- _WHAT THE TASK ASKS_: Read the listing and extract each line that includes the word "shown".

=-=-=-=-=

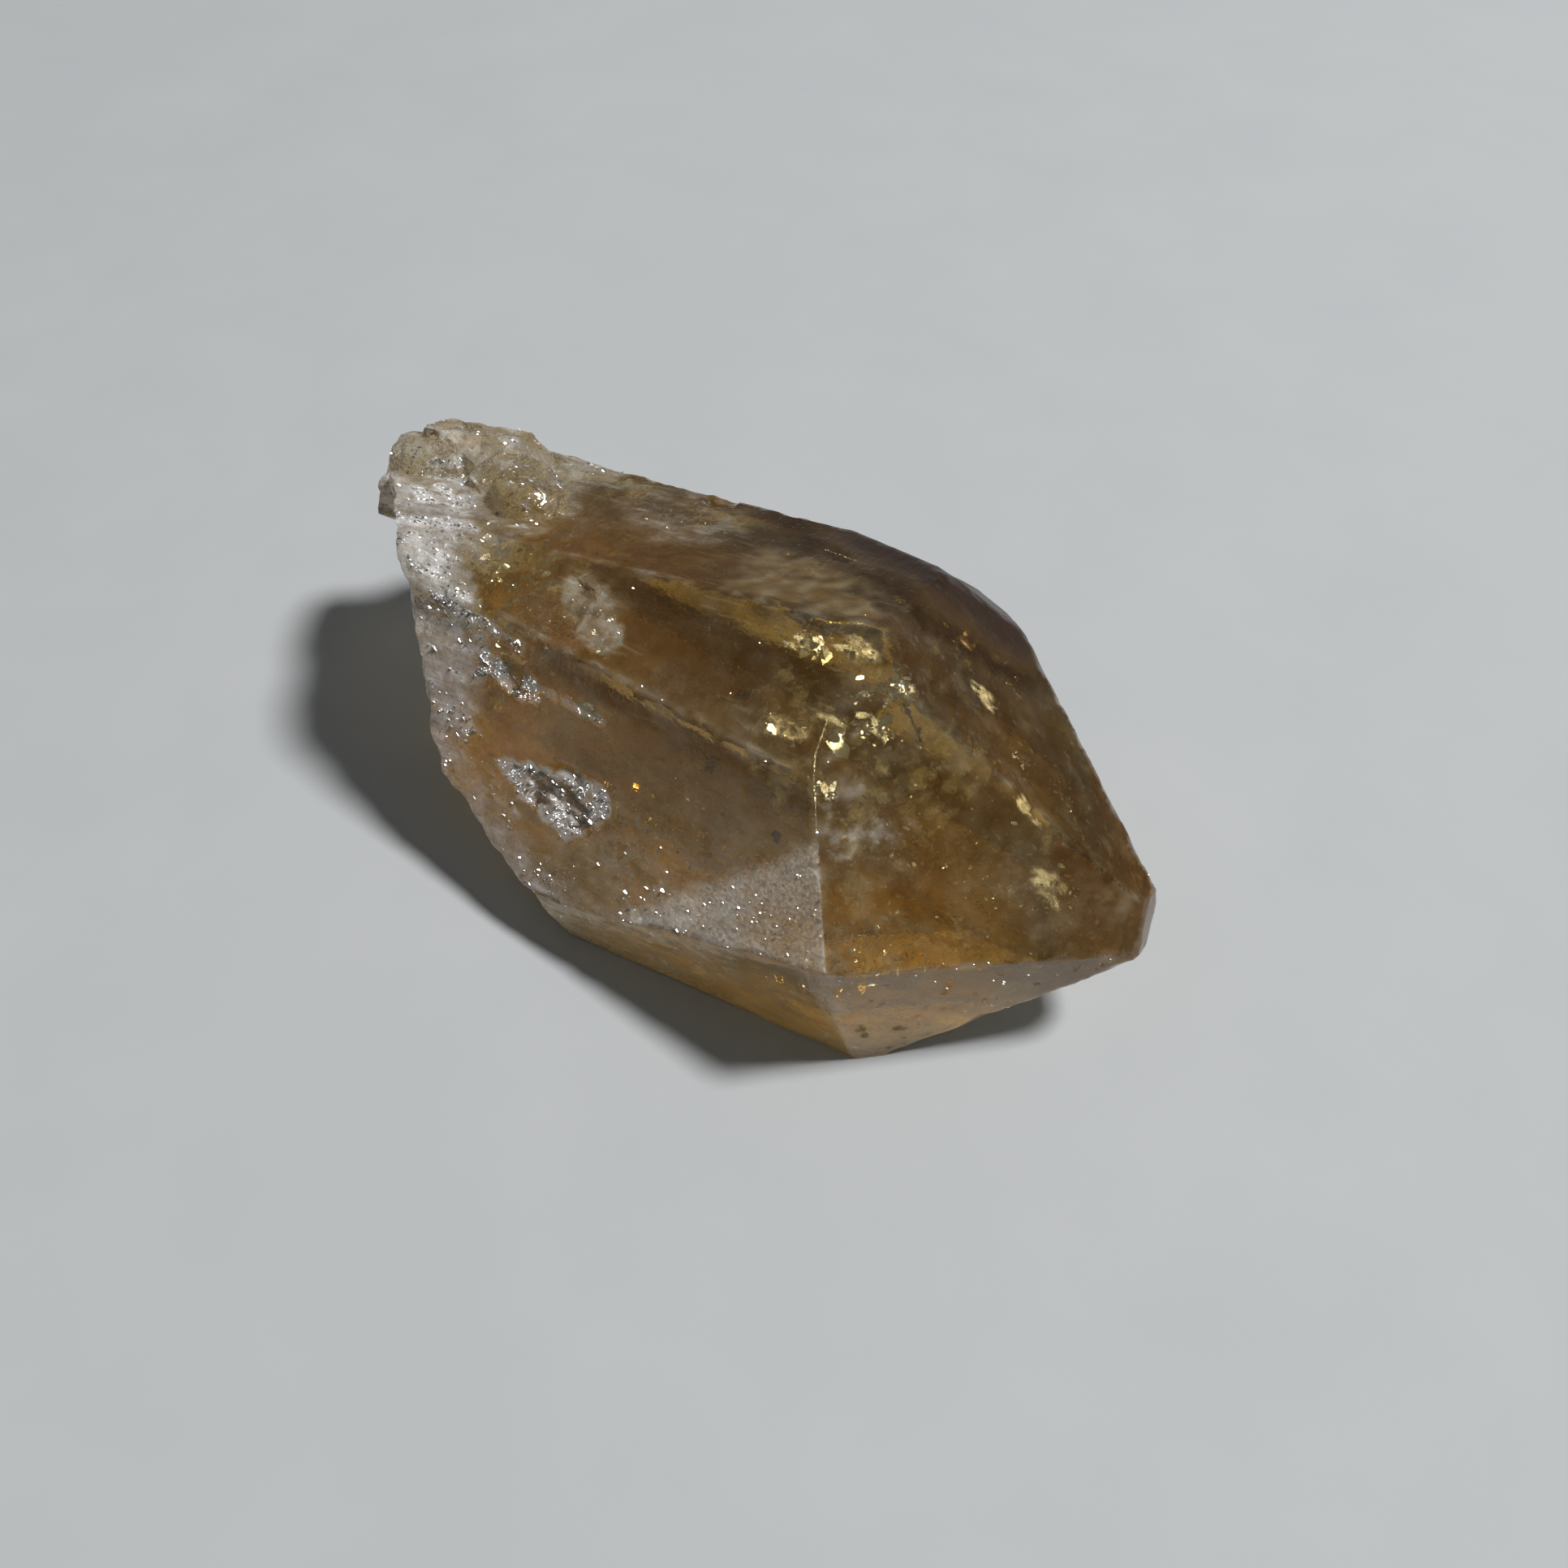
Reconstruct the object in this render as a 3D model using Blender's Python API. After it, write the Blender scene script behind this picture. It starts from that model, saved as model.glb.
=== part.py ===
"""Citrine crystal point.

One quartz crystal that grew as a single piece: a six-sided prism that swells
a little towards its shoulder, six rhombohedral faces that close it in a point,
and a rough, broken base with a lump of later growth on its upper side.  It
lies on one flattened side, so its lowest face is flat and is its rest.

Frame: metres, +Z up.  The crystal's length (its c axis) runs along +X, point
to +X, lifted by AXIS_LIFT above the ground plane Z = 0.  The origin is below
the middle of the crystal's outline, on the ground.

Every face is given as a mineralogist would measure it: its azimuth round the
c axis, its inclination from the c axis (quartz terminations lie near 52
degrees, prism faces near 90) and its distance from the axis origin.
"""

from math import cos, radians, sin

import bmesh
import bpy
from mathutils import Matrix, Vector, noise

# ---------------------------------------------------------------------------
# Driving dimensions: millimetres and degrees
# ---------------------------------------------------------------------------
MM = 0.001

# How the crystal lies: its point is lifted a little, and it is rolled round
# its own axis onto its flattened side.
AXIS_LIFT = 5.4
AXIS_ROLL = 131.1
AXIS_HEIGHT = 8.6
AXIS_ORIGIN_X = 1.17
AXIS_ORIGIN_Y = 0.06

# Uncut blank that the faces are cut from
BLANK_RADIUS = 27.0
BLANK_LENGTH = 70.0

# name: (azimuth, inclination, distance)
TERMINATION_FACES = {
    "rhomb_front": (0.5, 52.5, 18.8),
    "rhomb_upper": (-60.0, 51.0, 19.2),
    "rhomb_lower": (60.5, 51.0, 21.5),
    "rhomb_back_upper": (-120.0, 52.0, 20.1),
    "rhomb_back": (180.0, 52.0, 20.9),
    "rhomb_back_lower": (120.0, 51.5, 21.8),
    "tip_bevel": (0.5, 42.0, 22.5),
    "tip_cap": (-80.0, 8.0, 30.1),
}
PRISM_FACES = {
    "prism_front": (-16.0, 90.0, 13.75),
    "prism_upper": (-57.0, 93.5, 14.1),
    "prism_lower": (60.0, 86.5, 15.3),
    "prism_back_upper": (-120.5, 90.5, 14.0),
    "prism_back": (180.0, 90.0, 13.0),
    "shoulder_bevel": (-85.5, 66.5, 19.1),
    "crest_bevel": (-89.5, 83.5, 16.9),
}
# Two nearly level faces that meet in a shallow valley, below the front ridge
VALLEY_FACES = {
    "valley_upper": (21.5, 94.0, 12.18),
    "valley_lower": (18.0, 96.8, 11.58),
}

# Broken base: name: (azimuth, inclination, distance, roughness, seed)
FRACTURES = {
    "break_main": (46.0, 134.5, 19.4, 0.55, 3.0),
    "break_lower": (68.0, 116.5, 16.8, 0.35, 11.0),
    "break_back": (170.0, 150.0, 20.5, 0.80, 19.0),
    "break_back_upper": (-120.0, 140.0, 27.3, 0.60, 27.0),
}
FRACTURE_HALF_WIDTH = 30.0
FRACTURE_SEGMENTS = 46

# Later growth on the upper side of the base: centre along, front, below in the
# crystal's own axes, half sizes, seed
GROWTH_LUMPS = {
    "growth_lump": ((-25.4, 1.6, -12.6), (5.8, 4.2, 3.1), 5.0),
    "growth_lump_end": ((-28.6, 3.6, -11.3), (3.6, 3.8, 3.0), 2.0),
    "growth_lobe_near": ((-20.2, 5.4, -11.7), (3.3, 2.6, 2.0), 9.0),
    "growth_lobe_last": ((-17.5, 7.6, -10.7), (2.5, 2.2, 1.4), 14.0),
}

# Shell-shaped chips out of the faces: a point on the face, that face, the
# chip's width, its depth and its seed
CHIPS = {
    "chip_crescent": ((-7.4, 12.9, -4.6), "prism_front", 6.4, 0.70, 4.0),
    "chip_frosted": ((-6.4, 9.9, 6.8), "valley_upper", 6.6, 0.55, 8.0),
    "chip_flake": ((-11.1, 12.1, 0.4), "valley_upper", 3.2, 0.40, 15.0),
    "chip_crest": ((-7.3, 0.9, -15.9), "prism_upper", 3.0, 0.45, 21.0),
}

FACES = {**TERMINATION_FACES, **PRISM_FACES, **VALLEY_FACES}


# ---------------------------------------------------------------------------
# Helpers
# ---------------------------------------------------------------------------
def face_normal(azimuth, inclination):
    """Outward normal of a face in the crystal's own axes (c axis = +X)."""
    a, i = radians(azimuth), radians(inclination)
    return Vector((cos(i), sin(i) * cos(a), sin(i) * sin(a)))


def crystal_to_world():
    """Lays the crystal on its flattened side."""
    roll = Matrix.Rotation(radians(AXIS_ROLL), 4, "X")
    lift = Matrix.Rotation(-radians(AXIS_LIFT), 4, "Y")
    place = Matrix.Translation(
        Vector((AXIS_ORIGIN_X, AXIS_ORIGIN_Y, AXIS_HEIGHT)) * MM
    )
    return place @ lift @ roll


def cut_face(bm, azimuth, inclination, distance):
    """Cuts one flat face and closes the solid across it."""
    normal = face_normal(azimuth, inclination)
    cut = bmesh.ops.bisect_plane(
        bm,
        geom=bm.verts[:] + bm.edges[:] + bm.faces[:],
        dist=1e-7,
        plane_co=normal * distance * MM,
        plane_no=normal,
        clear_outer=True,
    )
    rim = [e for e in cut["geom_cut"] if isinstance(e, bmesh.types.BMEdge)]
    if rim:
        bmesh.ops.edgeloop_fill(bm, edges=rim)


def new_object(name, bm, collection, matrix):
    mesh = bpy.data.meshes.new(name)
    bmesh.ops.recalc_face_normals(bm, faces=bm.faces[:])
    bm.to_mesh(mesh)
    bm.free()
    obj = bpy.data.objects.new(name, mesh)
    collection.objects.link(obj)
    obj.matrix_world = matrix
    return obj


def as_cutter(obj):
    obj.hide_render = True
    obj.display_type = "WIRE"
    return obj


def add_boolean(target, tool, operation):
    modifier = target.modifiers.new(tool.name, "BOOLEAN")
    modifier.object = tool
    modifier.operation = operation
    modifier.solver = "EXACT"
    return modifier


def hackly(point, seed, strength):
    """Height of a broken quartz surface: broad shells with small ledges."""
    p = point * (1.0 / MM)
    shift = Vector((seed, seed * 1.7, seed * 0.6))
    shells = noise.noise(p * 0.11 + shift)
    ledges = noise.noise(p * 0.30 + shift * 2.0)
    steps = round(ledges * 3.0) / 3.0
    crumbs = noise.noise(p * 0.75 - shift)
    return strength * MM * (1.5 * shells + 0.55 * ledges + 0.45 * steps + 0.30 * crumbs)


# ---------------------------------------------------------------------------
# The solids
# ---------------------------------------------------------------------------
def blank(faces):
    """The hexagonal blank with its flat faces cut."""
    bm = bmesh.new()
    bmesh.ops.create_cone(
        bm,
        cap_ends=True,
        segments=6,
        radius1=BLANK_RADIUS * MM,
        radius2=BLANK_RADIUS * MM,
        depth=BLANK_LENGTH * MM,
        matrix=Matrix.Rotation(radians(90.0), 4, "Y"),
    )
    for azimuth, inclination, distance in faces.values():
        cut_face(bm, azimuth, inclination, distance)
    return bm


def valley_block():
    """What lies outside both valley faces, so cutting it leaves the valley."""
    bm = bmesh.new()
    bmesh.ops.create_cube(bm, size=90.0 * MM)
    for azimuth, inclination, distance in VALLEY_FACES.values():
        normal = face_normal(azimuth, inclination)
        cut = bmesh.ops.bisect_plane(
            bm,
            geom=bm.verts[:] + bm.edges[:] + bm.faces[:],
            dist=1e-7,
            plane_co=normal * distance * MM,
            plane_no=normal,
            clear_inner=True,
        )
        rim = [e for e in cut["geom_cut"] if isinstance(e, bmesh.types.BMEdge)]
        bmesh.ops.edgeloop_fill(bm, edges=rim)
    return bm


def fracture_block(azimuth, inclination, distance, strength, seed):
    """A block whose inner side is a rough break."""
    bm = bmesh.new()
    bmesh.ops.create_grid(
        bm,
        x_segments=FRACTURE_SEGMENTS,
        y_segments=FRACTURE_SEGMENTS,
        size=FRACTURE_HALF_WIDTH * MM,
    )
    for vert in bm.verts:
        vert.co.z += hackly(vert.co, seed, strength)
    grown = bmesh.ops.extrude_face_region(bm, geom=bm.faces[:])
    lifted = [g for g in grown["geom"] if isinstance(g, bmesh.types.BMVert)]
    for vert in lifted:
        vert.co.z = 30.0 * MM
    normal = face_normal(azimuth, inclination)
    turn = normal.to_track_quat("Z", "Y").to_matrix().to_4x4()
    bmesh.ops.transform(
        bm,
        matrix=Matrix.Translation(normal * distance * MM) @ turn,
        verts=bm.verts[:],
    )
    return bm


def growth_lump(centre, half_sizes, seed):
    """A knobbly lump of later growth."""
    bm = bmesh.new()
    bmesh.ops.create_icosphere(bm, subdivisions=3, radius=1.0)
    for vert in bm.verts:
        direction = vert.co.normalized()
        bump = noise.noise(direction * 1.7 + Vector((seed, 0.3 * seed, 1.9 * seed)))
        facet = noise.noise(direction * 4.0 - Vector((seed, seed, seed)))
        radius = 1.0 + 0.22 * bump + 0.10 * facet
        vert.co = Vector(
            (
                direction.x * half_sizes[0],
                direction.y * half_sizes[1],
                direction.z * half_sizes[2],
            )
        ) * (radius * MM)
    bmesh.ops.translate(bm, verts=bm.verts[:], vec=Vector(centre) * MM)
    return bm


def chip_ball(point, face, width, depth, seed):
    """An uneven ball that bites a shallow shell of this width and depth."""
    radius = (width * width / 4.0 + depth * depth) / (2.0 * depth)
    azimuth, inclination, distance = FACES[face]
    normal = face_normal(azimuth, inclination)
    on_face = Vector(point) - normal * (normal.dot(Vector(point)) - distance)
    bm = bmesh.new()
    bmesh.ops.create_icosphere(bm, subdivisions=4, radius=radius * MM)
    for vert in bm.verts:
        ripple = noise.noise(vert.co * (0.35 / MM) + Vector((seed, -seed, seed)))
        vert.co += vert.co.normalized() * (0.9 * depth * ripple * MM)
    bmesh.ops.translate(
        bm, verts=bm.verts[:], vec=(on_face + normal * (radius - depth)) * MM
    )
    return bm


# ---------------------------------------------------------------------------
# Material
# ---------------------------------------------------------------------------
def citrine_material():
    material = bpy.data.materials.new("citrine")
    material.use_nodes = True
    shader = material.node_tree.nodes["Principled BSDF"]
    shader.inputs["Base Color"].default_value = (0.55, 0.36, 0.14, 1.0)
    shader.inputs["Roughness"].default_value = 0.12
    shader.inputs["Metallic"].default_value = 0.0
    shader.inputs["IOR"].default_value = 1.545
    shader.inputs["Transmission Weight"].default_value = 0.85
    material.diffuse_color = (0.55, 0.36, 0.14, 1.0)
    return material


# ---------------------------------------------------------------------------
# Assembly
# ---------------------------------------------------------------------------
def main():
    for obj in list(bpy.data.objects):
        bpy.data.objects.remove(obj, do_unlink=True)

    scene = bpy.context.scene
    crystal_set = bpy.data.collections.new("citrine_crystal_point")
    cutter_set = bpy.data.collections.new("cutters")
    scene.collection.children.link(crystal_set)
    scene.collection.children.link(cutter_set)
    cutter_set.hide_render = True

    lie = crystal_to_world()

    crystal = new_object(
        "citrine_point",
        blank({**TERMINATION_FACES, **PRISM_FACES}),
        crystal_set,
        lie,
    )
    crystal.data.materials.append(citrine_material())

    valley = as_cutter(new_object("valley_block", valley_block(), cutter_set, lie))
    add_boolean(crystal, valley, "DIFFERENCE")

    for name, values in FRACTURES.items():
        tool = as_cutter(new_object(name, fracture_block(*values), cutter_set, lie))
        add_boolean(crystal, tool, "DIFFERENCE")

    for name, values in GROWTH_LUMPS.items():
        tool = as_cutter(new_object(name, growth_lump(*values), cutter_set, lie))
        add_boolean(crystal, tool, "UNION")

    for name, values in CHIPS.items():
        tool = as_cutter(new_object(name, chip_ball(*values), cutter_set, lie))
        add_boolean(crystal, tool, "DIFFERENCE")

    # The flat rest: everything below the ground plane goes
    bm = bmesh.new()
    bmesh.ops.create_cube(bm, size=120.0 * MM)
    below = Matrix.Translation(Vector((0.0, 0.0, -60.0)) * MM)
    ground = as_cutter(new_object("ground_block", bm, cutter_set, below))
    add_boolean(crystal, ground, "DIFFERENCE")

    # Broken faces and chips keep their crisp facets
    for polygon in crystal.data.polygons:
        polygon.use_smooth = False


main()
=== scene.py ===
"""Looks of the citrine crystal point: one see-through quartz crystal, with its
veils, fractures and specks sealed inside, on a plain pale floor."""

import math
import time

import bmesh
import bpy
import numpy as np
from mathutils import Matrix, Vector


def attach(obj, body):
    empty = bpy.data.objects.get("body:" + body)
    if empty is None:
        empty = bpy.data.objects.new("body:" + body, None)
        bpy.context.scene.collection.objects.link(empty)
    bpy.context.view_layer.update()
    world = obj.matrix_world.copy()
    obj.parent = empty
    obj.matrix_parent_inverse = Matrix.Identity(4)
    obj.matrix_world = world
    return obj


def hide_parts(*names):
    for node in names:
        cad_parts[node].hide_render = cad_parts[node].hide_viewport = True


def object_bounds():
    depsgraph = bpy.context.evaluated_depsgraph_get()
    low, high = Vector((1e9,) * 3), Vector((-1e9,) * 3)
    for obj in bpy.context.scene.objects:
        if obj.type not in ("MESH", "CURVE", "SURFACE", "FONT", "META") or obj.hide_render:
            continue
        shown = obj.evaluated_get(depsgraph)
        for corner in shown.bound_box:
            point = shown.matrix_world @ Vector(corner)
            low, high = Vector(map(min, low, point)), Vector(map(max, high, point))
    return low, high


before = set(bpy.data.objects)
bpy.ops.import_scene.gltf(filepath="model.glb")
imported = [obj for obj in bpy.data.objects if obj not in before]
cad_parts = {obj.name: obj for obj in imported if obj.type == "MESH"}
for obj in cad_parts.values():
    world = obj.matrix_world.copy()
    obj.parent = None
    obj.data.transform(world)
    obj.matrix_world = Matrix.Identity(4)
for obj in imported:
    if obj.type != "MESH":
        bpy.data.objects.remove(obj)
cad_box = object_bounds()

T0 = time.time()
MM = 0.001
PITCH = 0.30  # cell of the crystal's surface net, in mm


def log(*words):
    print(f"[{time.time() - T0:6.1f} s]", *words, flush=True)


# ---------------------------------------------------------------------------
# The crystal's own axes: c axis = +X, millimetres.  Same placing as part.py.
# ---------------------------------------------------------------------------
LIFT, ROLL = 5.4, 131.1
AXIS_AT = np.array((1.17, 0.06, 8.6))


def turn_matrix():
    t, l = math.radians(ROLL), math.radians(LIFT)
    rx = np.array(((1, 0, 0), (0, math.cos(t), -math.sin(t)), (0, math.sin(t), math.cos(t))))
    ry = np.array(((math.cos(l), 0, -math.sin(l)), (0, 1, 0), (math.sin(l), 0, math.cos(l))))
    return ry @ rx


TURN = turn_matrix()


def to_world(p):
    return np.atleast_2d(p) @ TURN.T + AXIS_AT


def to_crystal(p):
    return (np.atleast_2d(p) - AXIS_AT) @ TURN


def normal_of(azimuth, inclination):
    a, i = math.radians(azimuth), math.radians(inclination)
    return np.array((math.cos(i), math.sin(i) * math.cos(a), math.sin(i) * math.sin(a)))


# where the photograph's camera and light stand: broken facets lean so as to catch them
TO_CAMERA = np.array((0.344476, -0.558346, 0.754710)) @ TURN
TO_KEY = np.array((0.51, 0.29, 1.0)) / np.linalg.norm((0.51, 0.29, 1.0))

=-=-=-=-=

- _FINISHED EXERCISE_:
        shown = obj.evaluated_get(depsgraph)
        for corner in shown.bound_box:
            point = shown.matrix_world @ Vector(corner)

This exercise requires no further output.